Jacobian of operator Facts
We know Jacobian of a multivariate multivalued function $f(x)$ is simply a matrix contains the partial derivative: $\partial f_i/ \partial x_j$
Extension to operator?
But what if we replace $f$ to an operator, $\mathcal{L}: L_2 \mapsto L_2$, which is mapping function to function? There is a similar concept of Jacobian?
 A: The appropriate generalization you are looking for is the Frechet derivative.
Which is the generalization of the Jacobian to mappings between arbitrary Banach spaces. Although it should be noted that the concept of the derivative could be generalized to arbitrary topological vector spaces since you need a vector space structure to take difference quotients, and you need a topology to define limits.
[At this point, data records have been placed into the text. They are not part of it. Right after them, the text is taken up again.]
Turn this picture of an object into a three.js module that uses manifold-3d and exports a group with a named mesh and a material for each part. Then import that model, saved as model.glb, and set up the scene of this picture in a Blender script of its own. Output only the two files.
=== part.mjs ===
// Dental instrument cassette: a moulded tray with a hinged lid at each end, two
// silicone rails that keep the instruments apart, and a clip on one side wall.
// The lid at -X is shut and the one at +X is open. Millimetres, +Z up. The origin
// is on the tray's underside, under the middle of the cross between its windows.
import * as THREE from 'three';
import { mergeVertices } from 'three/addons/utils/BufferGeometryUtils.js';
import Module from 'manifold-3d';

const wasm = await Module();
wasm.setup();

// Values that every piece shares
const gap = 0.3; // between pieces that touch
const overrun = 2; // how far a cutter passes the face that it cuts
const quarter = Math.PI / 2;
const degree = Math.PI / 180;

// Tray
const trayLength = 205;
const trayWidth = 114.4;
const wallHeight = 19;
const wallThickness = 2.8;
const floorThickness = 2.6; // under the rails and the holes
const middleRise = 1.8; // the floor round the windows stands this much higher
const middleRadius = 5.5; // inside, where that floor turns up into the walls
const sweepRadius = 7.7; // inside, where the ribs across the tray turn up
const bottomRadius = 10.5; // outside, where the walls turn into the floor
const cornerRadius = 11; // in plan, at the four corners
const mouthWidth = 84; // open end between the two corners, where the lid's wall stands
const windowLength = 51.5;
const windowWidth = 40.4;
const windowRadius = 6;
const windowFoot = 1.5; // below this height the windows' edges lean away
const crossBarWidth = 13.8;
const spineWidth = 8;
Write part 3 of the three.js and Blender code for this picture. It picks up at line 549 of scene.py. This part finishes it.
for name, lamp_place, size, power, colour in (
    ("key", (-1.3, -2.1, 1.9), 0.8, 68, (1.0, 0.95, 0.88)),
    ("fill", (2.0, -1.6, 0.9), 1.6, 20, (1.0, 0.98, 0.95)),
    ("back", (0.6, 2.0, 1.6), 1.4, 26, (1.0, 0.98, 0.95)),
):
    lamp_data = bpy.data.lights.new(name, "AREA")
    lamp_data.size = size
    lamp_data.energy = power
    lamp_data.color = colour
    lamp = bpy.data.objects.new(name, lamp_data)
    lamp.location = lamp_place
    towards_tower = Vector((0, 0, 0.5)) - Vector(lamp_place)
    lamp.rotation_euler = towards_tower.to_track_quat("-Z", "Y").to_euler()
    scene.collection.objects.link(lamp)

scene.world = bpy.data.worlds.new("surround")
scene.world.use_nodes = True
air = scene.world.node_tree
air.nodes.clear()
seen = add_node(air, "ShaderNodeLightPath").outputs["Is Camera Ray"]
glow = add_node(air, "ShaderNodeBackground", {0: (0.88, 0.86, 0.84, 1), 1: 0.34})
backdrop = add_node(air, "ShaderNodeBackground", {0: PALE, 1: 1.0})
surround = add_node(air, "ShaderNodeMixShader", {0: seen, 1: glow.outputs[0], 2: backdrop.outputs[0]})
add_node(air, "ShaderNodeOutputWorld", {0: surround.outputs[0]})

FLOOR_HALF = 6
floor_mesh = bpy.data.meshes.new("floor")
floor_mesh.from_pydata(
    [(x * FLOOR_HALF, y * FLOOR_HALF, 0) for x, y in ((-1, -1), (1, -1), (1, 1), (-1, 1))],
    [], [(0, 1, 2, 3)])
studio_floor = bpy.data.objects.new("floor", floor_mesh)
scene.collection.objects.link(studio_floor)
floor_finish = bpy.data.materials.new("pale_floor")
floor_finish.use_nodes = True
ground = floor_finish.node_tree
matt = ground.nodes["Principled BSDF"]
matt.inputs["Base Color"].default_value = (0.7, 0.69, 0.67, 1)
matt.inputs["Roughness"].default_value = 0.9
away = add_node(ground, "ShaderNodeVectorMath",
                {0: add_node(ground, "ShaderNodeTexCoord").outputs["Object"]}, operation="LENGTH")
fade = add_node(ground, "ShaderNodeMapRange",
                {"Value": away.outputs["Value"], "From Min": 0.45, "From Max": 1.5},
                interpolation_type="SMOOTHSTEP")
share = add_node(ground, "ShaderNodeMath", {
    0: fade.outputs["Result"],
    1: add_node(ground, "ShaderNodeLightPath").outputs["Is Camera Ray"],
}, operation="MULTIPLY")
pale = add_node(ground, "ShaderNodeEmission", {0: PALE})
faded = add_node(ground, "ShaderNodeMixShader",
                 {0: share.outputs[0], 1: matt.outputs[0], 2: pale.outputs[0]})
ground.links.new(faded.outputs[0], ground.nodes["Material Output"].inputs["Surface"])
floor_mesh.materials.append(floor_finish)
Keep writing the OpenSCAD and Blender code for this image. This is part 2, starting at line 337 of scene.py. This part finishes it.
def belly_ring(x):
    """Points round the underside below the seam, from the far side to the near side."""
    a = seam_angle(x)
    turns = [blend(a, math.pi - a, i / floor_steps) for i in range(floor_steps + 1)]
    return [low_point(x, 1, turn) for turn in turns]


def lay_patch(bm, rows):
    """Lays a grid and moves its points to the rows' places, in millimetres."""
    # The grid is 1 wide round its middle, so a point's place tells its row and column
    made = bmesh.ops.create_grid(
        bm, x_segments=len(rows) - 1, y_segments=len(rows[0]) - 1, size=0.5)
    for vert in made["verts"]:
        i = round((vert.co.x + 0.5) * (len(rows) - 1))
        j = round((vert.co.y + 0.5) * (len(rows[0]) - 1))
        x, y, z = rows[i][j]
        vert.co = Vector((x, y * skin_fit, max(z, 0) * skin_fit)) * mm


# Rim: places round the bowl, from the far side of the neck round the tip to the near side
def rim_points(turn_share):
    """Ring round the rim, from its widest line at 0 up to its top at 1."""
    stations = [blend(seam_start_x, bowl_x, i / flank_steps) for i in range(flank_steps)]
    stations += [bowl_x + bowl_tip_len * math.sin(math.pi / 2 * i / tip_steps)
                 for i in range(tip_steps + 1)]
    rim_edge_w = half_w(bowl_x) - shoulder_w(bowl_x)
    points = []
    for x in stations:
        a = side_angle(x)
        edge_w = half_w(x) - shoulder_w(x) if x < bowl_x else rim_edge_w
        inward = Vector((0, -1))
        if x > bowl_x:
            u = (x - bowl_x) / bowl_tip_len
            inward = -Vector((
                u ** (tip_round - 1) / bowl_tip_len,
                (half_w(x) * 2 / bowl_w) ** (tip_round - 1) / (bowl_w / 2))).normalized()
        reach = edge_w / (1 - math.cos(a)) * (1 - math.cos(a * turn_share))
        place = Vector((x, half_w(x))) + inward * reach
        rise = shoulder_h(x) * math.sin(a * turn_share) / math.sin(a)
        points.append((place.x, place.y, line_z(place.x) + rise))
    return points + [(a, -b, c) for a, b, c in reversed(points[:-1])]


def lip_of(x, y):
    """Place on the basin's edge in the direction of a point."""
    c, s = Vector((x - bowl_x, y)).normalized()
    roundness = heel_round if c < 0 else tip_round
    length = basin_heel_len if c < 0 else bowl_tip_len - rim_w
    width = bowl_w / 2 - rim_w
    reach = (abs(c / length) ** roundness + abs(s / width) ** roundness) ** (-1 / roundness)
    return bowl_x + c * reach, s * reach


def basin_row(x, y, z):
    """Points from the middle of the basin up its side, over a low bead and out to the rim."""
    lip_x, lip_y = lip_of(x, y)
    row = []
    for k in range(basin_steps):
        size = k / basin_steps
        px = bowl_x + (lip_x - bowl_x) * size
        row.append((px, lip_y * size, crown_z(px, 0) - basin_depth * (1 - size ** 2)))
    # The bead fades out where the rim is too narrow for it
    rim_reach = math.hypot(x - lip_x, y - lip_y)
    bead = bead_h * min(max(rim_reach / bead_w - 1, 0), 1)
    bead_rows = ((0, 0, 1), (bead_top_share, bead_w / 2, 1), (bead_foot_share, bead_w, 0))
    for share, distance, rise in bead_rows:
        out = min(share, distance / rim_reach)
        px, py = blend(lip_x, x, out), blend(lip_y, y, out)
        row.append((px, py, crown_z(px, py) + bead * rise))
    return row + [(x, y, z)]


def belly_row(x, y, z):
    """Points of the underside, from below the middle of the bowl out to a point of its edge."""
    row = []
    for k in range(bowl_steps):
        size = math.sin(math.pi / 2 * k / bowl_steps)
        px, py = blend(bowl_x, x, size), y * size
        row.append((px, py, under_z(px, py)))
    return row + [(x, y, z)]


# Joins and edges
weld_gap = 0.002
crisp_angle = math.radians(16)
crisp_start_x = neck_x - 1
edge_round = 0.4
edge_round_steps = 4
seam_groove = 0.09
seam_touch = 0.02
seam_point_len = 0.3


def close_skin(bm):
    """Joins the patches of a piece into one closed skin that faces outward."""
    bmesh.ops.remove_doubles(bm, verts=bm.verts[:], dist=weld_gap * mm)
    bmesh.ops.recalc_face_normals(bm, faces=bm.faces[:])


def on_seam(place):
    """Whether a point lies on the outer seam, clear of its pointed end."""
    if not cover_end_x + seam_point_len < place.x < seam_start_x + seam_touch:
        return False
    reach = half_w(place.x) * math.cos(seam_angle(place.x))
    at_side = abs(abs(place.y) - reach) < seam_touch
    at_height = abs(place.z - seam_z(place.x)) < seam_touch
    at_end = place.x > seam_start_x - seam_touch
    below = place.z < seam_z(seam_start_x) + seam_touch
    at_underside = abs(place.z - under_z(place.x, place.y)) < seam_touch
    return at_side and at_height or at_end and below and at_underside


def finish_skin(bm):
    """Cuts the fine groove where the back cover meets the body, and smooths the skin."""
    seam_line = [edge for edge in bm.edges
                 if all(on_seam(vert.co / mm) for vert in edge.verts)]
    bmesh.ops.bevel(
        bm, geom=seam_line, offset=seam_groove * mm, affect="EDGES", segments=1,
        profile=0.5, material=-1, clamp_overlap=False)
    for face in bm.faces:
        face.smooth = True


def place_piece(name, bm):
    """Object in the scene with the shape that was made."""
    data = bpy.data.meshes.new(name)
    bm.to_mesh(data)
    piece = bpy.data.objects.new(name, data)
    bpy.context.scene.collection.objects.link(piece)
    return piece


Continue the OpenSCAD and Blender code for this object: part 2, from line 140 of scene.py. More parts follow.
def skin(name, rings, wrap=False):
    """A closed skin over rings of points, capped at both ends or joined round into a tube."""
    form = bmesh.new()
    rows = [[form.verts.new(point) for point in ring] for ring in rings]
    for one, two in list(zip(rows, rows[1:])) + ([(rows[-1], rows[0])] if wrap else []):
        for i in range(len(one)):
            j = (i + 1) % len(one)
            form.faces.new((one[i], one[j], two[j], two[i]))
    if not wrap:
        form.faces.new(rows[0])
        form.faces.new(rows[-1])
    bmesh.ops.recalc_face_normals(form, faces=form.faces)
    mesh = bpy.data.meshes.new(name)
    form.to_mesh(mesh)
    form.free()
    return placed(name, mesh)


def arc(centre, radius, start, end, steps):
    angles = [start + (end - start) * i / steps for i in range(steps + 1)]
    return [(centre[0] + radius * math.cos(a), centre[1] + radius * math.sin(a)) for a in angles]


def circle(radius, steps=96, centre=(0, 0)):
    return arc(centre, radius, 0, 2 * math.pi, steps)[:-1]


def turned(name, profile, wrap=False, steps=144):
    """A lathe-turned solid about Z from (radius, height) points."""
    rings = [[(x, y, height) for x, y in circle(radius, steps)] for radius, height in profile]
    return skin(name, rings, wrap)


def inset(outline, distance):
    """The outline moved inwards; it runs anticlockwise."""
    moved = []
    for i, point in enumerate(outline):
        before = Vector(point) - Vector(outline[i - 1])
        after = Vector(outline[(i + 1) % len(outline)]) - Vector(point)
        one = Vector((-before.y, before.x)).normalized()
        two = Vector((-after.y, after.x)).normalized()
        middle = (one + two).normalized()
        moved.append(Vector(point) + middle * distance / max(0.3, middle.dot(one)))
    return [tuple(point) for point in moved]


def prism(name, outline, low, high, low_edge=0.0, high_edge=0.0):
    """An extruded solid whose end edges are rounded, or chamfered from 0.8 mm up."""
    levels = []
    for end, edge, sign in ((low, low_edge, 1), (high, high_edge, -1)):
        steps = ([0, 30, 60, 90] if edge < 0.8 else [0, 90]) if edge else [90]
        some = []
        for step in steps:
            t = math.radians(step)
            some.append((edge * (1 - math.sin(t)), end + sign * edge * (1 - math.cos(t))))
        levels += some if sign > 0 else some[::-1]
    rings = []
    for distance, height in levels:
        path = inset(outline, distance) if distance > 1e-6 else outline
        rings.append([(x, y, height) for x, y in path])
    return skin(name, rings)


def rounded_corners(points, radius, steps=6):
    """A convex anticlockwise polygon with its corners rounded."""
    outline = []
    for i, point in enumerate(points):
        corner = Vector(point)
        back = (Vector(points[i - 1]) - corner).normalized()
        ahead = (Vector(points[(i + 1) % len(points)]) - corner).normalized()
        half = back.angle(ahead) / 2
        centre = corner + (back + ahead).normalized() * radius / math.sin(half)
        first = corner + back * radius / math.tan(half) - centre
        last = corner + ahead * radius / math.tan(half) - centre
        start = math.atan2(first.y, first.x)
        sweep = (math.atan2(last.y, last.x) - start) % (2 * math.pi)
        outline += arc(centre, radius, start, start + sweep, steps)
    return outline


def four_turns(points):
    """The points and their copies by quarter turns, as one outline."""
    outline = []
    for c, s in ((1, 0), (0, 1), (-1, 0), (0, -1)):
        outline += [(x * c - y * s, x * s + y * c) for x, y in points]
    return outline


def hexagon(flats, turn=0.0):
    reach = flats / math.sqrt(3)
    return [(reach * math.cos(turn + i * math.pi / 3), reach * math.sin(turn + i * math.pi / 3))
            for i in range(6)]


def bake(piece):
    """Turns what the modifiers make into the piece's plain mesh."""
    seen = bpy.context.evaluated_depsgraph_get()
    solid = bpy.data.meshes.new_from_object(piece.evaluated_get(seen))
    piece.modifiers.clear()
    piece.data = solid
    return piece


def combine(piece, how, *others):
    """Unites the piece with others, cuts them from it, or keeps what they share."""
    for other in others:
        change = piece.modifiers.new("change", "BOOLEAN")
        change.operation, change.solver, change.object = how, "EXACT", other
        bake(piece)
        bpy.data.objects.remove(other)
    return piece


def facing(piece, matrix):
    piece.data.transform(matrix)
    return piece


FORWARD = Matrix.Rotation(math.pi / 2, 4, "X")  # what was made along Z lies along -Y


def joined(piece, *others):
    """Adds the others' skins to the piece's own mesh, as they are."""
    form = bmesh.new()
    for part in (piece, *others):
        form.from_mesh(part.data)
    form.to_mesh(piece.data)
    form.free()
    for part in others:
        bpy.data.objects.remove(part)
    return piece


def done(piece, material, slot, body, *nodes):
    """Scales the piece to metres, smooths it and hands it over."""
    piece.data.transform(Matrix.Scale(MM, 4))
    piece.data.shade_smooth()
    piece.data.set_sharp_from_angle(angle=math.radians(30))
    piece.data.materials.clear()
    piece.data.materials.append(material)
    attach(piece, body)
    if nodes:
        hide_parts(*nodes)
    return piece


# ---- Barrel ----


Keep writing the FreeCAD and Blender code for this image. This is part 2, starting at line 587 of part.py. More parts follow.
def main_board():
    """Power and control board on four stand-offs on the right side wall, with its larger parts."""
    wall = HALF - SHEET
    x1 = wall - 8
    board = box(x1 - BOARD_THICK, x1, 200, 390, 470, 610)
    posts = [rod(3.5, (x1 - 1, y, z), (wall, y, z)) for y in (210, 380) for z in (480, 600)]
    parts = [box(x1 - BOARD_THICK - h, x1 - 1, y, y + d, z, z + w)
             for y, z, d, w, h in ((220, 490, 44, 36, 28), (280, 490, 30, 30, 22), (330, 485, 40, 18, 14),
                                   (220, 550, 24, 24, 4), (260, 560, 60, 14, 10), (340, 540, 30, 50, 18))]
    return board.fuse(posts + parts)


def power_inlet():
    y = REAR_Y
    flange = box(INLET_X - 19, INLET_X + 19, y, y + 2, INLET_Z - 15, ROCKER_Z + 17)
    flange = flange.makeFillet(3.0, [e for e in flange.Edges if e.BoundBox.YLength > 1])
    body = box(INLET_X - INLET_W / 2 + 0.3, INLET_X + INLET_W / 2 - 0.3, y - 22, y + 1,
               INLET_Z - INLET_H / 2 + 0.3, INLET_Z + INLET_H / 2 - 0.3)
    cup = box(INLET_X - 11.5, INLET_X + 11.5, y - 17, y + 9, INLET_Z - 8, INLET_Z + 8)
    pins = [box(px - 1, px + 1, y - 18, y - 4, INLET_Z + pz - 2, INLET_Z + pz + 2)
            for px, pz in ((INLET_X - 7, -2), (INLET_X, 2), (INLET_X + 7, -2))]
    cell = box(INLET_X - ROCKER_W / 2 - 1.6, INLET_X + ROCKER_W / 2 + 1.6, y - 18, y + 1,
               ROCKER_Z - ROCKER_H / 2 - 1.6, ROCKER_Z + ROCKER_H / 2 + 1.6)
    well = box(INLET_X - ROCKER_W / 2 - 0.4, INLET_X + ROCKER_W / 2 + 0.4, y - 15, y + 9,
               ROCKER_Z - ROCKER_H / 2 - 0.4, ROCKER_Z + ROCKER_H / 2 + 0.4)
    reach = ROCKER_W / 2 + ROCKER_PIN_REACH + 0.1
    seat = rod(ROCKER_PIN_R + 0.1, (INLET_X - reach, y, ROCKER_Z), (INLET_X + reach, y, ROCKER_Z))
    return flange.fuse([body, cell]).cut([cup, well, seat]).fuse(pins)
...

A: You should not say, that the Jacobian is a matrix containing the partial derivatives of the components. Consider the function:
$$f\colon\Bbb R^2\to\Bbb R,(x,y)\mapsto\left\{\begin{array}[cc]
& 1 & ;y=x^2\;\text{and}\;(x,y)\neq(0,0) \\
0 & ;\text{otherwise} 
\end{array}\right..$$
Both the partial derivatives $\partial_xf(0,0)=0$ and $\partial_yf(0,0)=0$ exist, but $f$ is not even continuous in $(0,0)$ and therefore also the Jacobian doesn't exist.
I don't know if a similar concept exists for mapping functions to functions, but there is for mapping functions to scalars, also called functionals. It is called the functional derivative (see here, here or here) and for example of great use in quantum field theory.